There she met counselor Ron Jenkins, who now is a youth correctional officer and recruiter. He recognized her intelligence and gift for academics.


Phelps says it was the first time she felt adults really cared about her, and it made a difference.


Jenkins could see "a lot of hurt and pain" in Phelps, and he encouraged her to go back to school.


"Here's a young woman who pretty much had her childhood stolen away from her," he says. "But yet she had a desire to continue her education, to continue caring enough about herself to not only turn her life around, but to spend the rest of her life turning other people's lives around."


Phelps realized things needed to change even as a child of 12.


"I was walking down McKinley Avenue really late at night feeling totally invisible, scared out of my wits. There were bushes on the side of the street, and I didn't know if someone was going to jump out from them, or if there were monsters. I was freaked out. And I got mad. I was like, why isn't there any place for me to go? Why? I wanted to change it."


'Enlightenment' and action


It wasn't until much later, until business school, that she realized she wanted to come back and change that very neighborhood. She took a course on women and leadership taught by Jamie McCourt, president of the Los Angeles Dodgers. (The Dodgers Dream Foundation is helping pay for the documentary.)


Phelps says McCourt convinced her "that earning a degree meant that certain economic, social and civic callings awaited all of us as members of an elite class of business school grads."


After graduating in June, Phelps took a lucrative job working as a private equity analyst in Los Angeles. She had planned to save money for a while and learn more about community investment to pay off her $150,000 in student loans and then return in a few years armed with knowledge and money.


But a desk job wasn't for her. And there was something more. "Me coming back to Fresno is about my own enlightenment," she says. "There's no other way I would want to live my life. I wanted to help. I want this junk, this crap that happened to me to be useful somehow. And this is how it could be useful."


And it was after she returned that she reunited with Clement.


Working on the dream


Phelps can almost taste how the neighborhood could change. "I see a beautiful area with open space, organic farming — grocery stores."


But those are only dreams. Her plan is to organize neighborhood leaders who will help develop the specifics.


Phelps already has begun. She started a fund to buy abandoned buildings, like the old Kmart on Olive Avenue. She spends her days fundraising, talking to community officials and organizing neighbors.

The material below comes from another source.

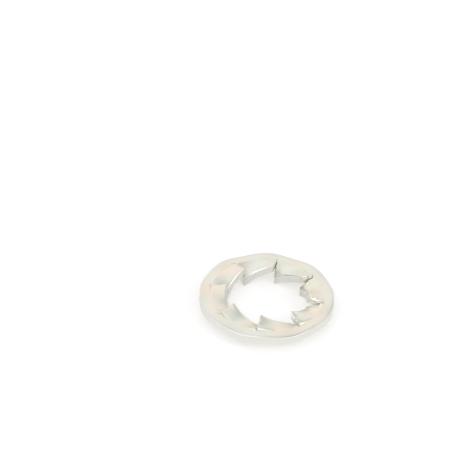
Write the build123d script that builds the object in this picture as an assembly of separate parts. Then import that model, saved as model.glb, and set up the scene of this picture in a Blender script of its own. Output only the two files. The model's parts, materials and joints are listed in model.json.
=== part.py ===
"""Internal-toothed lock washer for an M6 screw, form J, one piece of spring steel strip.

A flat ring is slit outwards from its bore, and the teeth left between the slits are each
twisted about their own radial mid-line, more and more from root to end, so that one corner
stands above the band and the other below it. The rim keeps a slight wave, where the twist
of the teeth runs out into it. The origin is on the bore's axis, in the plane of the lowest
tooth corners, with one tooth's mid-line over +X.
"""

from build123d import *
from math import cos, hypot, radians, sin, tan
import os

# Driving dimensions, in millimetres and degrees.
OUTER_DIAMETER = 11.0
BORE_DIAMETER = 6.5
THICKNESS = 0.7
TOOTH_COUNT = 8
BAND_WIDTH = 0.85            # from the outer edge to the roots of the teeth
SLIT_WIDTH = 0.08
SLIT_LEAD = 2.25             # how far each slit lies past half-way between two mid-lines
TWIST_ANGLE = 27.0           # slope across a tooth where the bore cuts it
RIM_WAVE = 0.09              # rise and fall of the rim about its mean height
ROLLOVER_RADIUS = 0.13       # upper edges drawn in by the punch
END_RADIUS = 0.1             # upper edge of a tooth's end, drawn in less
BORE_SLUG = 0.4              # radial stock inside the bore, cut away with it
SECTIONS_PER_TOOTH = 13

outer_radius = OUTER_DIAMETER / 2
bore_radius = BORE_DIAMETER / 2
root_radius = outer_radius - BAND_WIDTH
tooth_length = root_radius - bore_radius
pitch = 360 / TOOTH_COUNT


def rim_height(angle):
    """Height of the waved rim, with one crest and one dip to each tooth."""
    return -RIM_WAVE * sin(radians(TOOTH_COUNT * angle))


def tooth_height(radius, angle):
    """Height of the twisted tooth: it grows evenly from nothing at the root."""
    at_bore = -tan(radians(TWIST_ANGLE)) * bore_radius * sin(radians(angle))
    return at_bore * (root_radius - radius) / tooth_length


def end_half_depth(angle):
    """Half the upright depth of a tooth's end, so that it measures THICKNESS square to its face."""
    across = tan(radians(TWIST_ANGLE))
    along = tooth_height(bore_radius, angle) / tooth_length
    return THICKNESS / 2 * hypot(1, across, along)


def radial_section(angle):
    """The strip cut through the axis at this angle, from the rim to inside the bore."""
    inner_radius = bore_radius - BORE_SLUG
    rim = (outer_radius, rim_height(angle), THICKNESS / 2)
    root = (root_radius, 0, THICKNESS / 2)
    end = (inner_radius, tooth_height(inner_radius, angle), end_half_depth(angle))
    upper_side = [(radius, height + half) for radius, height, half in (rim, root, end)]
    lower_side = [(radius, height - half) for radius, height, half in (end, root, rim)]
    section = make_face(Polyline(upper_side + lower_side, close=True))
    rim_corner = section.vertices().sort_by_distance(upper_side[0])[0]
    section = fillet(rim_corner, ROLLOVER_RADIUS)
    return Rot(0, 0, angle) * (Plane.XZ * section)


def tooth_sector():
    """One tooth with its share of the band, lofted round the axis from slit to slit."""
    first_angle = SLIT_LEAD - pitch / 2
    step = pitch / (SECTIONS_PER_TOOTH - 1)
    return loft([radial_section(first_angle + step * i) for i in range(SECTIONS_PER_TOOTH)])


def slit():
    """The cut between two teeth, open at the bore and round at its outer end."""
    cut = Rectangle(root_radius, SLIT_WIDTH, align=(Align.MIN, Align.CENTER))
    cut += Pos(root_radius, 0) * Circle(SLIT_WIDTH / 2)
    return Rot(0, 0, pitch / 2 + SLIT_LEAD) * extrude(cut, OUTER_DIAMETER / 2, both=True)


def cut_tooth():
    """The sector with the bore and both its slits cut, and its upper inner edge rounded."""
    tooth = tooth_sector() - Cylinder(bore_radius, OUTER_DIAMETER)
    tooth -= [slit(), Rot(0, 0, -pitch) * slit()]
    long_edges = [edge for edge in tooth.edges() if edge.length > bore_radius * radians(pitch) * 0.9]
    end_edges = [edge for edge in long_edges if hypot((edge @ 0.5).X, (edge @ 0.5).Y) < bore_radius + 0.01]
    upper_edge = max(end_edges, key=lambda edge: (edge @ 0.5).Z)
    return fillet(upper_edge, END_RADIUS)

def lock_washer():
    tooth = cut_tooth()
    ring = Part() + [Rot(0, 0, pitch * i) * tooth for i in range(TOOTH_COUNT)]
    return Pos(0, 0, -ring.bounding_box().min.Z) * ring


washer = lock_washer()
os.makedirs("parts", exist_ok=True)
export_step(washer, "parts/lock_washer.step")
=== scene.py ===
# %% [markdown]
# # An internal-toothed lock washer
#
# The real object is one piece of spring steel strip. A punch cuts the ring, slits it outwards
# from the bore and twists the teeth, and the finished washer is zinc plated in a barrel.
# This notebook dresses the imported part: one surface worked out with numpy for the washer,
# two finishes for its struck and its cut faces, and a small pale studio round it.

import json
import bmesh
import bpy
import numpy as np
from mathutils import Matrix, Vector


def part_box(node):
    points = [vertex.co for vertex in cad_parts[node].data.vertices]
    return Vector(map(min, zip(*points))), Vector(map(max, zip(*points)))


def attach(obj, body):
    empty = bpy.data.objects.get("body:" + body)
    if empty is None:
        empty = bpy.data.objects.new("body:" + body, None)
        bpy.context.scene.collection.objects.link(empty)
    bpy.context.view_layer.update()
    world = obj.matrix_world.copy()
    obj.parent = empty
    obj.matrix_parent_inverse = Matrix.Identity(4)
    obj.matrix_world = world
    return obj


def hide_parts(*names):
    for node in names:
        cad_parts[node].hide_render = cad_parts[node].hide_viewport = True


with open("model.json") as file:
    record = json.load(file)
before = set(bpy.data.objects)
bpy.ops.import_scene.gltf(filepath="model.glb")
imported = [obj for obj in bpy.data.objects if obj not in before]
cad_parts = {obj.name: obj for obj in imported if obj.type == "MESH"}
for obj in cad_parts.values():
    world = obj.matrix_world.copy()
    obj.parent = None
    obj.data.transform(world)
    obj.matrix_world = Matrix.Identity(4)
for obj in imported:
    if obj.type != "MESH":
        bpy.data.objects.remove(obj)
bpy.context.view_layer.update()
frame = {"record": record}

# %% [markdown]
# ## Sizes
#
# Blender works in metres and a washer is drawn in millimetres. The washer's sizes are written
# in millimetres, and are multiplied by MM where Blender needs metres. The frame gives what it
# can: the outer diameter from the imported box, and the bore from the record's mount.

# %% Sizes, in millimetres
MM = 0.001
low_corner, high_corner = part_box("lock_washer")
OUTER_RADIUS = (high_corner[0] - low_corner[0]) / 2 / MM
BORE_RADIUS = frame["record"]["mounts"][0]["dims"]["r_mm"]
THICKNESS = 0.7
TOOTH_COUNT = 8
BAND_WIDTH = 0.85                # the ring between the slits' ends and the rim
SLIT_WIDTH = 0.08                # at the bore
SLIT_TIP_WIDTH = 0.03            # the plating nearly closes the slit at its tip
SLIT_LEAD = np.radians(2.25)     # each slit lies this far past the half pitch
TWIST_SLOPE = np.tan(np.radians(27.0))   # of the tooth's end
RIM_WAVE = 0.09                  # how far the rim rises, and how far it drops

ROOT_RADIUS = OUTER_RADIUS - BAND_WIDTH
SLIT_TIP_RADIUS = ROOT_RADIUS + SLIT_TIP_WIDTH / 2
TOOTH_LENGTH = ROOT_RADIUS - BORE_RADIUS
PITCH = 2 * np.pi / TOOTH_COUNT
SLIT_AFTER = PITCH / 2 + SLIT_LEAD       # the slit on a tooth's counter-clockwise side
SLIT_BEFORE = SLIT_AFTER - PITCH
print(f"outer radius {OUTER_RADIUS:.3f} mm, bore radius {BORE_RADIUS:.3f} mm")

# %% [markdown]
# ## The strip's middle surface
#
# A twisted tooth is a ruled surface: its height grows evenly from nothing at the root to a
# straight slope across the end. The band round it waves gently, because the twist runs out
# into it. The angle is measured from the tooth's mid-line, so one formula serves every tooth.

# %% Height of the middle surface
CREASE_RUN = SLIT_TIP_WIDTH / 2  # the band bends into a tooth over this run, each way


def ramp(x):
    """Nothing below -CREASE_RUN and x above it. Between them a parabola joins the two: the
    square of x plus the run, over four runs."""
    bend = (x + CREASE_RUN) ** 2 / (4 * CREASE_RUN)
    return np.where(x < -CREASE_RUN, 0, np.where(x > CREASE_RUN, x, bend))


def middle_height(radius, angle):
    """The tooth's slope times its distance from the mid-line, in proportion to how far inside
    the root it is, plus the rim's wave in proportion to how far outside the root it is."""
    tooth = -TWIST_SLOPE * BORE_RADIUS * np.sin(angle)
    wave = -RIM_WAVE * np.sin(TOOTH_COUNT * angle)
    tooth_height = tooth * ramp(ROOT_RADIUS - radius) / TOOTH_LENGTH
    band_height = wave * ramp(radius - ROOT_RADIUS) / BAND_WIDTH
    return tooth_height + band_height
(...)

She recently received attention for her fight against a proposal to put a halfway house in the neighborhood for returning female convicts.


Phelps, on whom the documentary Carissa is based, continues to network via cell phone at the home she shares with husband Cole Clement, 28, who's helping in the kitchen.
"I try to think about where I can do the most," she says. Even if she doesn't raise the money herself but can inspire others, "I shine a light on the problem. If that's all that I do, it's worth it."


But is she ever too haunted by the past to move forward?


"Only when I'm not working on and trying to fix it," she says. "I want to somehow change the situation that I came from so that if there was another Carissa following 30 years behind me, something different would happen for them."